begin EXERCISE MATERIAL
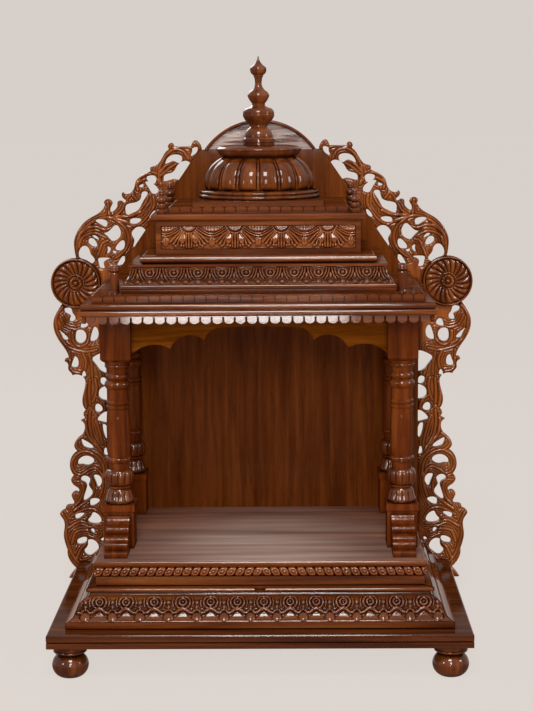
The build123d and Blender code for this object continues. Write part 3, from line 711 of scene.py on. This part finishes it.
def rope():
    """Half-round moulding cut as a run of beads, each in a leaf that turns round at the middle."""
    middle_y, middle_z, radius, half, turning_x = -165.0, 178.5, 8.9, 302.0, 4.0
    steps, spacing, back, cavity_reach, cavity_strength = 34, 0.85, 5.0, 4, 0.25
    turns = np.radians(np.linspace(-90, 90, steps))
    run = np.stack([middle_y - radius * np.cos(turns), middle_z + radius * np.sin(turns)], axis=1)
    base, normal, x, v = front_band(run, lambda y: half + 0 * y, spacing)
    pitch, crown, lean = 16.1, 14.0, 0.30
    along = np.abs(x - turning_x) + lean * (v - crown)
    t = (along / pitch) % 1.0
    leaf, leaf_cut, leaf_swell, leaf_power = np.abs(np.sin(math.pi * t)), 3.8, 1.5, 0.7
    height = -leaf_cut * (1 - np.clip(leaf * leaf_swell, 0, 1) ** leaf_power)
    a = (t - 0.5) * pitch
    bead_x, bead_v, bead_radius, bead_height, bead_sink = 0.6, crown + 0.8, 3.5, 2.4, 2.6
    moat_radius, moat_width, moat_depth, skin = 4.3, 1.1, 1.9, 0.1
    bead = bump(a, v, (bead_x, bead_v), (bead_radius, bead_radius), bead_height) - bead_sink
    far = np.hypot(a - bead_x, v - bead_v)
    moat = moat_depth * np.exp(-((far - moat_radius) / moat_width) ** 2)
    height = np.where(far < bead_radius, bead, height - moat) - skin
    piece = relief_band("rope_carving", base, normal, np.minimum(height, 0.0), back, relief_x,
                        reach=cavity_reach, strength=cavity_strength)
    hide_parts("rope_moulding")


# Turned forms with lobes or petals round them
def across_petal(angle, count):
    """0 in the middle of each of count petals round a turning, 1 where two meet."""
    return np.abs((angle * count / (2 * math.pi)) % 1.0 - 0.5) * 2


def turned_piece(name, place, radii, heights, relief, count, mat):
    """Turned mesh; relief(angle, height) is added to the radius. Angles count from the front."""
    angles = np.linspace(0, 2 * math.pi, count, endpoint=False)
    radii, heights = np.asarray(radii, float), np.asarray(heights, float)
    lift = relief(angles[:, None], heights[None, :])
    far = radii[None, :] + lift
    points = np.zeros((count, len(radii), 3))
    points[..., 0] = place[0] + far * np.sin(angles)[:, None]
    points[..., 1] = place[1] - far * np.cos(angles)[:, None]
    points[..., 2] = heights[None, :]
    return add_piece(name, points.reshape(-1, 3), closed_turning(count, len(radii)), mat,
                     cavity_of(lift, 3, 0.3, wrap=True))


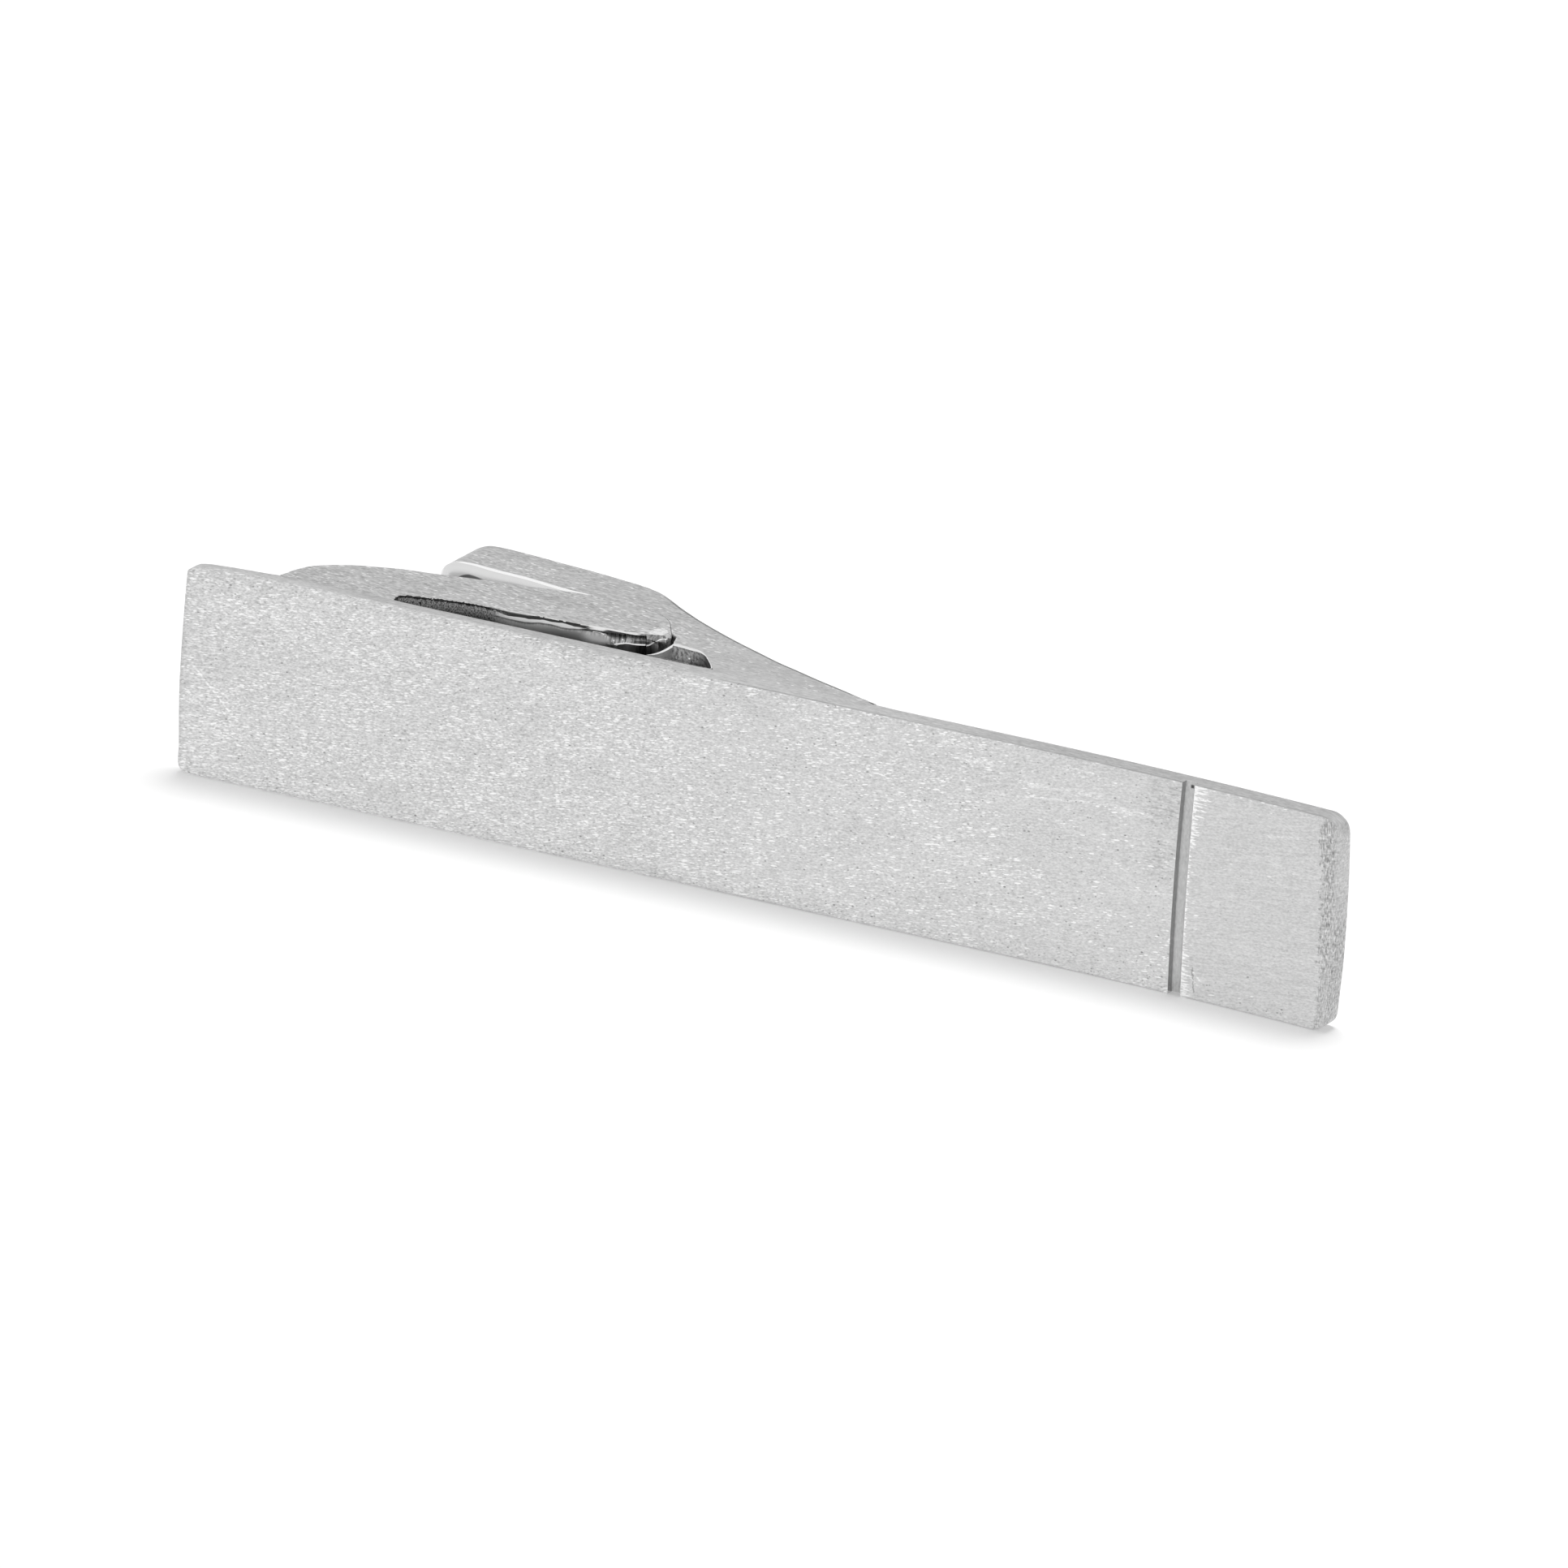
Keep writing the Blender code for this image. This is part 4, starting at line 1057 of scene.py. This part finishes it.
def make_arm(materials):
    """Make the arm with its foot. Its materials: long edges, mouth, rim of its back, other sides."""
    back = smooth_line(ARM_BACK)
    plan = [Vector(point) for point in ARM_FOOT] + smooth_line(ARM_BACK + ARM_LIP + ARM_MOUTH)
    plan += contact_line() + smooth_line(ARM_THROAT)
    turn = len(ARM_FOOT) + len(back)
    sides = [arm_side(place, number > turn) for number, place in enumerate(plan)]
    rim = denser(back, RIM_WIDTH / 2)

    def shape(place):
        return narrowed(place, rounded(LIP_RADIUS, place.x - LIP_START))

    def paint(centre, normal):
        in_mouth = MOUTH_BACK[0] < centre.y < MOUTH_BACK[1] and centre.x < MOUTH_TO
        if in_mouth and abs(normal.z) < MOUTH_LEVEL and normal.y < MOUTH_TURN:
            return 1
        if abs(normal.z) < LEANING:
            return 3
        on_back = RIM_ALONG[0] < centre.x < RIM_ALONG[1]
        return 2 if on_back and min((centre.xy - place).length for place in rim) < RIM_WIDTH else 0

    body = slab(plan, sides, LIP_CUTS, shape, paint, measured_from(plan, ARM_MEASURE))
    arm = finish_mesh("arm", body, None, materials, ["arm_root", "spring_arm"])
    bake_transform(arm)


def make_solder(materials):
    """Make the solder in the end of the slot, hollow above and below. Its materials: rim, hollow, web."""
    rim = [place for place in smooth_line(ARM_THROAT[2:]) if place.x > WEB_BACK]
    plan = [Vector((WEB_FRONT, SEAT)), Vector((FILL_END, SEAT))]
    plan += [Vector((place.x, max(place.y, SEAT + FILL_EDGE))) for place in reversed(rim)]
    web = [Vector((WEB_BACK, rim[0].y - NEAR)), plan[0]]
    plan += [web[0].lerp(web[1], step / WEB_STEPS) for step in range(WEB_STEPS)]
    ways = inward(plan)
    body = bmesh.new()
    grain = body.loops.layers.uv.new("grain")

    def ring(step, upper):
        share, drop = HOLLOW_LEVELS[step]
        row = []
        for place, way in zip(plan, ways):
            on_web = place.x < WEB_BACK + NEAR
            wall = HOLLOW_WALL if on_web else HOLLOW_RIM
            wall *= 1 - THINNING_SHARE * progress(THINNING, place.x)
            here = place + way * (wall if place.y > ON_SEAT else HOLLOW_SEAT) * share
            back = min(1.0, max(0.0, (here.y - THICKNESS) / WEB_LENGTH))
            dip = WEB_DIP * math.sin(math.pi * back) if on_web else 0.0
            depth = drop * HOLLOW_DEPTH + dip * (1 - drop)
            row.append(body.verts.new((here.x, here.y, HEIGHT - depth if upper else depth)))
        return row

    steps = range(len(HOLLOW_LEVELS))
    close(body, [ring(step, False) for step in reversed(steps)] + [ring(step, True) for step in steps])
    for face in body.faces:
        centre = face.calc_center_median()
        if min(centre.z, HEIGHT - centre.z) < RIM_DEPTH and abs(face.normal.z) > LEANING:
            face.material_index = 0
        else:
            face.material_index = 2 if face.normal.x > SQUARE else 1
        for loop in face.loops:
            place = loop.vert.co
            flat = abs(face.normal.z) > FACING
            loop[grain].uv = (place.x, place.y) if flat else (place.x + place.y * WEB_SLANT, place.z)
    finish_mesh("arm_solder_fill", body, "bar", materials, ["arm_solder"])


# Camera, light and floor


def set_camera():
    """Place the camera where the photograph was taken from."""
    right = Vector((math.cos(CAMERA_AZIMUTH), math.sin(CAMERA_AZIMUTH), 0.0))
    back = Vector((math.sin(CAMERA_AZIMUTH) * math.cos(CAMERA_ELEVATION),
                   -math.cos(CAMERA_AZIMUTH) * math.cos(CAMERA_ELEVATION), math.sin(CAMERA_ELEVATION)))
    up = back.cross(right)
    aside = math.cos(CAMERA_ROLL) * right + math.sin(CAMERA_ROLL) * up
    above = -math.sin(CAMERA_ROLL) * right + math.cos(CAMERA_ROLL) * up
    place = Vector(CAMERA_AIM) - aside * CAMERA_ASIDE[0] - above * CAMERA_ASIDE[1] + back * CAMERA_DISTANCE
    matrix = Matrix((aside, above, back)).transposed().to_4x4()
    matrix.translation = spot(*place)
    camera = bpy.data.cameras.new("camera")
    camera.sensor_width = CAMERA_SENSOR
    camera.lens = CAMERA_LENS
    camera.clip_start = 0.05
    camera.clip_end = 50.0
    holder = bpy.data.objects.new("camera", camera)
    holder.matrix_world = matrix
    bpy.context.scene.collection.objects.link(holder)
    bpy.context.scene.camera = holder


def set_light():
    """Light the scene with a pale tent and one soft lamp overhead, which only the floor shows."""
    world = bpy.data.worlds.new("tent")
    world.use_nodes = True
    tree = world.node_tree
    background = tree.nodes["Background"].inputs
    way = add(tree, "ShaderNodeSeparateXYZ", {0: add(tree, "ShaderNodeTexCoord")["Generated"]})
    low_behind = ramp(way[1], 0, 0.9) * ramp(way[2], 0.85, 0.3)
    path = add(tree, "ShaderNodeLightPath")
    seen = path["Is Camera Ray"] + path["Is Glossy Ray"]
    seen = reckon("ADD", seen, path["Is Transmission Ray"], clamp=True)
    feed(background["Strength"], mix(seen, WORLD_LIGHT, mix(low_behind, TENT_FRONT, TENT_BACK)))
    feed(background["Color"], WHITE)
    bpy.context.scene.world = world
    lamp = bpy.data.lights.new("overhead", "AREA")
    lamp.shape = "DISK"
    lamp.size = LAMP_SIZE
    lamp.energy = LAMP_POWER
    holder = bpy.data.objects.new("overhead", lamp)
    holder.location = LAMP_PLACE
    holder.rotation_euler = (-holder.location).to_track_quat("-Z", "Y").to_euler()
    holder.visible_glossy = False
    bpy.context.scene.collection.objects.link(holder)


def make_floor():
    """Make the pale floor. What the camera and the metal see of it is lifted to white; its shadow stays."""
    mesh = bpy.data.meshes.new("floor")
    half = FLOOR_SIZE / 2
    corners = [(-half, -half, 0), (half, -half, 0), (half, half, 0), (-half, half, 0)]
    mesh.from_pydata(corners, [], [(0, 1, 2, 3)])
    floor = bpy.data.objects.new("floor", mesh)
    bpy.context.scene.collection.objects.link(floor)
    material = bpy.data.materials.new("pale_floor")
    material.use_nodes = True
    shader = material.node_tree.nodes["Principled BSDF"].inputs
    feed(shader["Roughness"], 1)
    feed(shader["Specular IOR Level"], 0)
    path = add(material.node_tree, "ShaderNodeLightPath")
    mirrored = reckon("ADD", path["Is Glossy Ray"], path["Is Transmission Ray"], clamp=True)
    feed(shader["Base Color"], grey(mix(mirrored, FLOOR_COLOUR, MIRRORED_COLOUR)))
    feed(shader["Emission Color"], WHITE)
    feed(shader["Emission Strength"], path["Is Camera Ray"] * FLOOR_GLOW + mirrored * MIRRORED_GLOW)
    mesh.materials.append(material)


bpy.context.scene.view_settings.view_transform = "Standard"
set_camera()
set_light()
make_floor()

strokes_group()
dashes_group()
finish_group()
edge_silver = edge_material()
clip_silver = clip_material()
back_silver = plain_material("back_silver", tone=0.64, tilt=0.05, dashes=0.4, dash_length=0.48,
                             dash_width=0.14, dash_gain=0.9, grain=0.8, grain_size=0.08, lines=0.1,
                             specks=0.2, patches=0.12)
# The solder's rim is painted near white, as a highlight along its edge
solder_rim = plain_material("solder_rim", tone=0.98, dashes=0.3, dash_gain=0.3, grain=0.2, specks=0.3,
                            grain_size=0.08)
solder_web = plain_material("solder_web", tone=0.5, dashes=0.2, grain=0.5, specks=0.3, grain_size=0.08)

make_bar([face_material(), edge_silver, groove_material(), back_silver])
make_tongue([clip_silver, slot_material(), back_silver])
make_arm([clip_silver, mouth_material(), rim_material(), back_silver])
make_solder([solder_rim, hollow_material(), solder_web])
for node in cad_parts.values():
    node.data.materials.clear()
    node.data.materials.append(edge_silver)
end EXERCISE MATERIAL
● WHAT IS ASKED
Give back exactly the stretch that opens on the line with "Keep writing the" and closes on the line with "return narrowed(place, rounded(LIP_RADIUS, place.x".

● OUTPUT
Keep writing the Blender code for this image. This is part 4, starting at line 1057 of scene.py. This part finishes it.
def make_arm(materials):
    """Make the arm with its foot. Its materials: long edges, mouth, rim of its back, other sides."""
    back = smooth_line(ARM_BACK)
    plan = [Vector(point) for point in ARM_FOOT] + smooth_line(ARM_BACK + ARM_LIP + ARM_MOUTH)
    plan += contact_line() + smooth_line(ARM_THROAT)
    turn = len(ARM_FOOT) + len(back)
    sides = [arm_side(place, number > turn) for number, place in enumerate(plan)]
    rim = denser(back, RIM_WIDTH / 2)

    def shape(place):
        return narrowed(place, rounded(LIP_RADIUS, place.x - LIP_START))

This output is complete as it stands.